# YOUR GOAL:
Search the material for the word "script" and report each line where it turns up.

## START RECORDS SHOWN

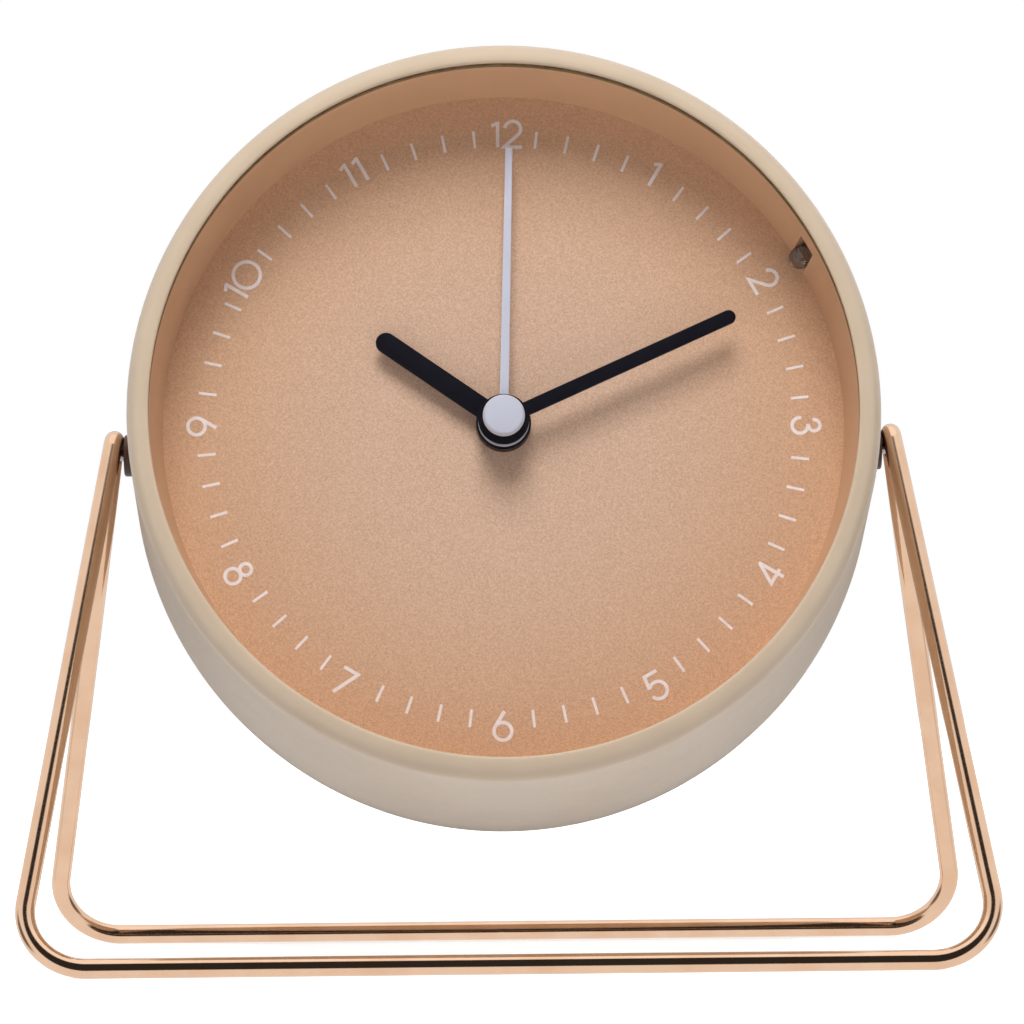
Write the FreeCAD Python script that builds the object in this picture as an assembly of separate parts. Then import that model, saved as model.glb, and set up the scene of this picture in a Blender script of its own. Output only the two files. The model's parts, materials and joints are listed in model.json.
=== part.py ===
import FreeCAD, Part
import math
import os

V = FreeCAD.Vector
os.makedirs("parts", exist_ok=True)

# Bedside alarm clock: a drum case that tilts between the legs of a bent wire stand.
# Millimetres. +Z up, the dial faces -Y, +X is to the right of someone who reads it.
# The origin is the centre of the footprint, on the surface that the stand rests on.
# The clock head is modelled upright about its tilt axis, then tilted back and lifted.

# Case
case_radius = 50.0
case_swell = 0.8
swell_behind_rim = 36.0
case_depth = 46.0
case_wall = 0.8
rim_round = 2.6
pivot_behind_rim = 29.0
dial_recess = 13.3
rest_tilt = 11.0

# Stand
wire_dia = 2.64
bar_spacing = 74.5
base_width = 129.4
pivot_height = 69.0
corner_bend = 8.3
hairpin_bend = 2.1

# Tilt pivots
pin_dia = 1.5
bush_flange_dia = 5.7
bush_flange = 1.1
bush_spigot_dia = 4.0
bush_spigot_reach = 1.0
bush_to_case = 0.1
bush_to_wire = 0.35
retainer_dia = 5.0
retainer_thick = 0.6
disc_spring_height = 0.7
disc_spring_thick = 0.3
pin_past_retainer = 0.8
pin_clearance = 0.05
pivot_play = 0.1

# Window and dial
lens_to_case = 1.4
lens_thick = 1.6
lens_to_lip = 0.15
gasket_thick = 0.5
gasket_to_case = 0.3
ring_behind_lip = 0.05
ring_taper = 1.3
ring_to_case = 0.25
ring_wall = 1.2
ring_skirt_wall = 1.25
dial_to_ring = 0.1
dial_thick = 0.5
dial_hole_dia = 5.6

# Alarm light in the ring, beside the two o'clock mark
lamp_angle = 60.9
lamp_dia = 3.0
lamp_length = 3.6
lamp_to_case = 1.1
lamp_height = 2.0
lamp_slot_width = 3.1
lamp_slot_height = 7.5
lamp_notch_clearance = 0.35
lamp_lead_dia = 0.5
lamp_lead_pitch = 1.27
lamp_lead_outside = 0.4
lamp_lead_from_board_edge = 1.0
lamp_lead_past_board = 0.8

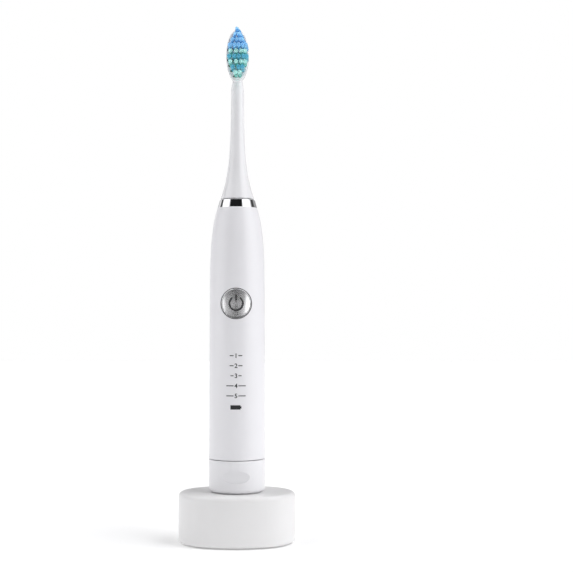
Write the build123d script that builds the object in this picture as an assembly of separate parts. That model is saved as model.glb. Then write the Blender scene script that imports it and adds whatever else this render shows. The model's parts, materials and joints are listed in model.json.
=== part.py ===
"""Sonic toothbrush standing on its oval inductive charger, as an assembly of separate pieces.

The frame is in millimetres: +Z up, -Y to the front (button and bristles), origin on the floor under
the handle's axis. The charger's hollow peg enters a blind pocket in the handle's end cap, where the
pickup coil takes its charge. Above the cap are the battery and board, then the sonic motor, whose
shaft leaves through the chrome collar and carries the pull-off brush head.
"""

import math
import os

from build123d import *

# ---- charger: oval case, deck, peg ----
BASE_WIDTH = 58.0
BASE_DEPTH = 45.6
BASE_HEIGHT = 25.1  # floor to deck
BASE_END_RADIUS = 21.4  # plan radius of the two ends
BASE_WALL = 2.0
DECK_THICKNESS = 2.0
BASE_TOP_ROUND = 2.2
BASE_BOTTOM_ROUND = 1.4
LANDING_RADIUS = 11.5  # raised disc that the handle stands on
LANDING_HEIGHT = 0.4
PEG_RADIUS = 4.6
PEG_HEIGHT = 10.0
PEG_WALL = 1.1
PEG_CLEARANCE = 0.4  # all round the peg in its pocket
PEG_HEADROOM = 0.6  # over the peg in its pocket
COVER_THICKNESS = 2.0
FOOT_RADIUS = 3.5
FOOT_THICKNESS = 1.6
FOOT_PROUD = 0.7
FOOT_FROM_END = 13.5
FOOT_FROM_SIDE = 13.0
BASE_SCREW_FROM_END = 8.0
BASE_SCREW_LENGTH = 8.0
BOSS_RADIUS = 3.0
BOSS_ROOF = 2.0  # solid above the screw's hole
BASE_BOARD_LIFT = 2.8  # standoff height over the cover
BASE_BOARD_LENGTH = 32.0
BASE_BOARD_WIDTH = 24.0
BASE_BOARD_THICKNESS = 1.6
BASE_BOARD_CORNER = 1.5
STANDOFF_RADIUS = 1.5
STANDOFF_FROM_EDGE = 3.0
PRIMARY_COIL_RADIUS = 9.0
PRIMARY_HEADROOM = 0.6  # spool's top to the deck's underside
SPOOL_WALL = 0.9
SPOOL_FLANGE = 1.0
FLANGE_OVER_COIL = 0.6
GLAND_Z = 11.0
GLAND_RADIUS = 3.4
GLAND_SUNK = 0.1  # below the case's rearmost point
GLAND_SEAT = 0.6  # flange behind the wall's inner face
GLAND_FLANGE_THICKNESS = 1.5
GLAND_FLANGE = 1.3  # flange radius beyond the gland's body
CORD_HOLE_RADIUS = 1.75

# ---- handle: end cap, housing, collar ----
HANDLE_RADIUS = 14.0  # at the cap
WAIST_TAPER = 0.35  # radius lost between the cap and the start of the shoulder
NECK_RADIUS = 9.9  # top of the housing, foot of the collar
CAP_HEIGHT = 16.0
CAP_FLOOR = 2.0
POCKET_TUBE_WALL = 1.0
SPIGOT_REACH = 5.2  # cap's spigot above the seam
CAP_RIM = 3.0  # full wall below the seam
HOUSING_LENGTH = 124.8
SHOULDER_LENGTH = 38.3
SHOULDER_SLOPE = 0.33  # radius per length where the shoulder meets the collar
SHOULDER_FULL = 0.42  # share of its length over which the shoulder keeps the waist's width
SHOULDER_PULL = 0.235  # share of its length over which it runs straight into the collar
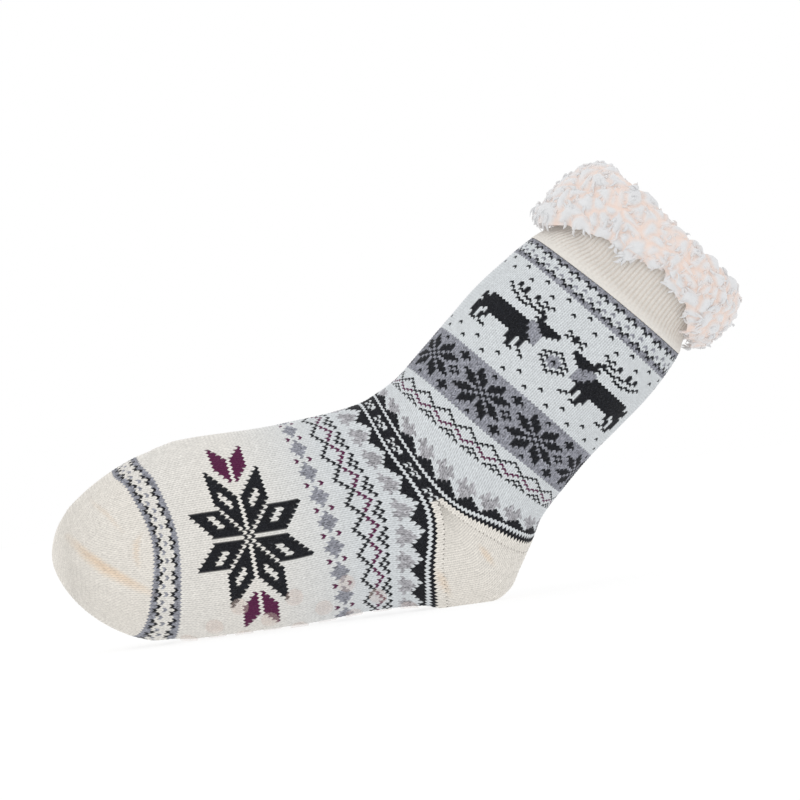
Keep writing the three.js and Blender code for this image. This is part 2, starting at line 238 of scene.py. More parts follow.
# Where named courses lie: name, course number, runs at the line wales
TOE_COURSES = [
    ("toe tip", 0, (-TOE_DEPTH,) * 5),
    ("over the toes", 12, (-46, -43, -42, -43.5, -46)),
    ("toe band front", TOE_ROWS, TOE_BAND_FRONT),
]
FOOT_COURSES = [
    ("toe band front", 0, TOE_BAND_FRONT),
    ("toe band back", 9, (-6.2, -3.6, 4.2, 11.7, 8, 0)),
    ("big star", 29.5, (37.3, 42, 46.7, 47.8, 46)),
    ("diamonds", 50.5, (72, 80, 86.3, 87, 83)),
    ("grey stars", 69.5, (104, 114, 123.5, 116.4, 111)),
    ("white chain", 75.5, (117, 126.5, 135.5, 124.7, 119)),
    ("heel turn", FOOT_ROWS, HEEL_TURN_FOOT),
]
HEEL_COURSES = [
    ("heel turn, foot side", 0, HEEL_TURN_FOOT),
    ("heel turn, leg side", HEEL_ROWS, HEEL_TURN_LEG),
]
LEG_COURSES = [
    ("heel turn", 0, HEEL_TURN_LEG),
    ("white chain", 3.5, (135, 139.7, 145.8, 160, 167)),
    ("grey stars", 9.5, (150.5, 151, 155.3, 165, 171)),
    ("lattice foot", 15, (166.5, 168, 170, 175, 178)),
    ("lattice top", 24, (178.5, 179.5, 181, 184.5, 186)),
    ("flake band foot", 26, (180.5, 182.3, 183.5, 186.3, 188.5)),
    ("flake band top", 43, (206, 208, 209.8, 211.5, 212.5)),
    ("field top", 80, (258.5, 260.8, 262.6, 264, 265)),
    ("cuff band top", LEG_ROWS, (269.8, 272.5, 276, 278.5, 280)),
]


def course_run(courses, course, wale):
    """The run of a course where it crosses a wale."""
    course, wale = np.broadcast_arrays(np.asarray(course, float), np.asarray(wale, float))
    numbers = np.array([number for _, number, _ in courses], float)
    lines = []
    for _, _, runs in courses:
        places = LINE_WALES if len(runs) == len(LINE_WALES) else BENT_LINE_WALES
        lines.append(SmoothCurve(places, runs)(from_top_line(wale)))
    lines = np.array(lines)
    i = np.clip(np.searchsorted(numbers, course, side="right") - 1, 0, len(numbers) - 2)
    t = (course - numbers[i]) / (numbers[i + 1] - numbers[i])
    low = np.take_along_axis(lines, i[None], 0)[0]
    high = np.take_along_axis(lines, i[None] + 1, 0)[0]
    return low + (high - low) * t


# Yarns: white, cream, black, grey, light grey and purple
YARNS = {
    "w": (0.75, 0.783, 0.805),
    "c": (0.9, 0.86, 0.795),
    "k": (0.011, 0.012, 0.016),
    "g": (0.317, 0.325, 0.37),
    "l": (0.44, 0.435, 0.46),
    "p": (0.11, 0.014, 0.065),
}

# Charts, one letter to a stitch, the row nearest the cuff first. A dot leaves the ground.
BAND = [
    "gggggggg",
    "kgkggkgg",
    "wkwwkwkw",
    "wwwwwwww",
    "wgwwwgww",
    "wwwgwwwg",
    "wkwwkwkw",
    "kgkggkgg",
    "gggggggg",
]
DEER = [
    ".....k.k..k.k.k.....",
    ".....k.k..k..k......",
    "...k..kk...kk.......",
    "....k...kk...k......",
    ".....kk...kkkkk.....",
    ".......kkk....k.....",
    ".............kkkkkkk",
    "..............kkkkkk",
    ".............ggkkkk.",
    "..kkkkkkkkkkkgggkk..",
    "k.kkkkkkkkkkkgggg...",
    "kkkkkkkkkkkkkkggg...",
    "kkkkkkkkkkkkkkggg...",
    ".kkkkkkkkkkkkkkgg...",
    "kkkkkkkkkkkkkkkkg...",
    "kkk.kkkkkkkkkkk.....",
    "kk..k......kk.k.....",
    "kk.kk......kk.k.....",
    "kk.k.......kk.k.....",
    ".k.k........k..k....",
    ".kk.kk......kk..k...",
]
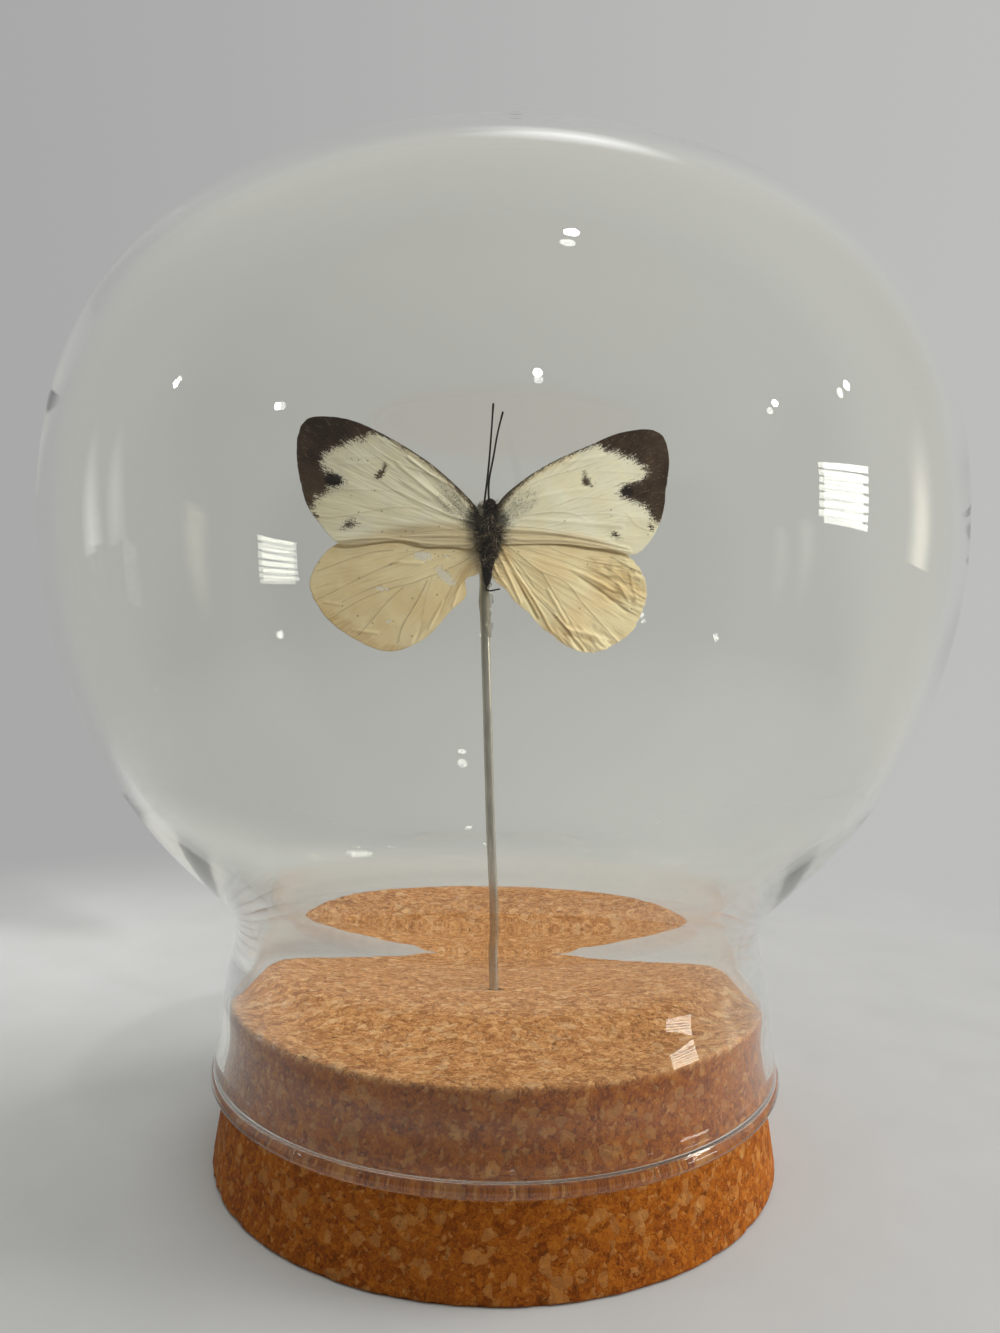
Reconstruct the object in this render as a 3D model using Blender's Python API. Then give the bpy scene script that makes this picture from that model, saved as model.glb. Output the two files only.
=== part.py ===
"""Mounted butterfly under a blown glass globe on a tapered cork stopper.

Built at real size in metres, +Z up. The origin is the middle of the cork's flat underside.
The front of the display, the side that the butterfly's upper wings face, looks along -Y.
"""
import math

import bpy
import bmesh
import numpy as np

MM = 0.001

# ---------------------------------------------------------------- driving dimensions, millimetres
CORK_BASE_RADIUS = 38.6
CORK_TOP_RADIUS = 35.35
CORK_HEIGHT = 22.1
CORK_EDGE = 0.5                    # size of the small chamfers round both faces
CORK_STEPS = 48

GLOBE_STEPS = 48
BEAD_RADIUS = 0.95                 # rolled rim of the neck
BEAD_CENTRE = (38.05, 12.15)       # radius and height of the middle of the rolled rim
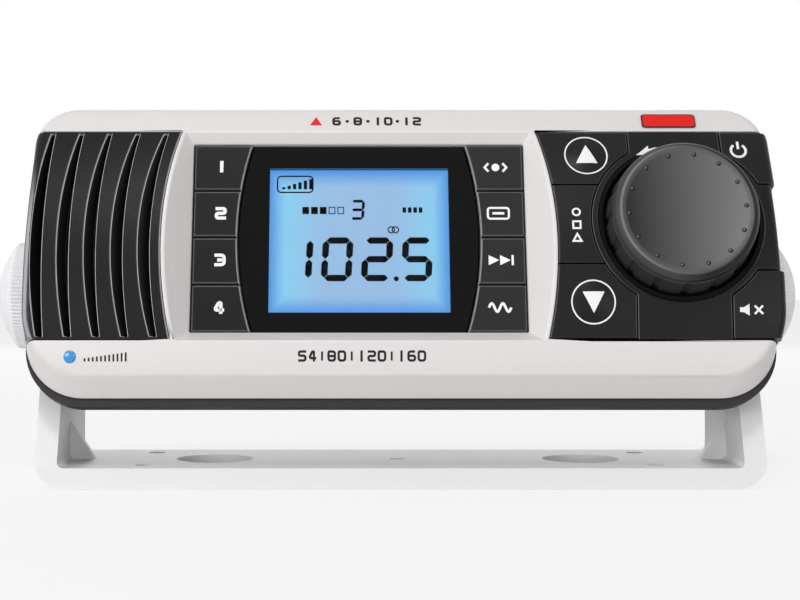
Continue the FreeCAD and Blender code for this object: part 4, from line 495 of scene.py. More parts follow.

## END RECORDS SHOWN

# REPLY:
Write the FreeCAD Python script that builds the object in this picture as an assembly of separate parts. Then import that model, saved as model.glb, and set up the scene of this picture in a Blender script of its own. Output only the two files. The model's parts, materials and joints are listed in model.json.
Write the build123d script that builds the object in this picture as an assembly of separate parts. That model is saved as model.glb. Then write the Blender scene script that imports it and adds whatever else this render shows. The model's parts, materials and joints are listed in model.json.
Reconstruct the object in this render as a 3D model using Blender's Python API. Then give the bpy scene script that makes this picture from that model, saved as model.glb. Output the two files only.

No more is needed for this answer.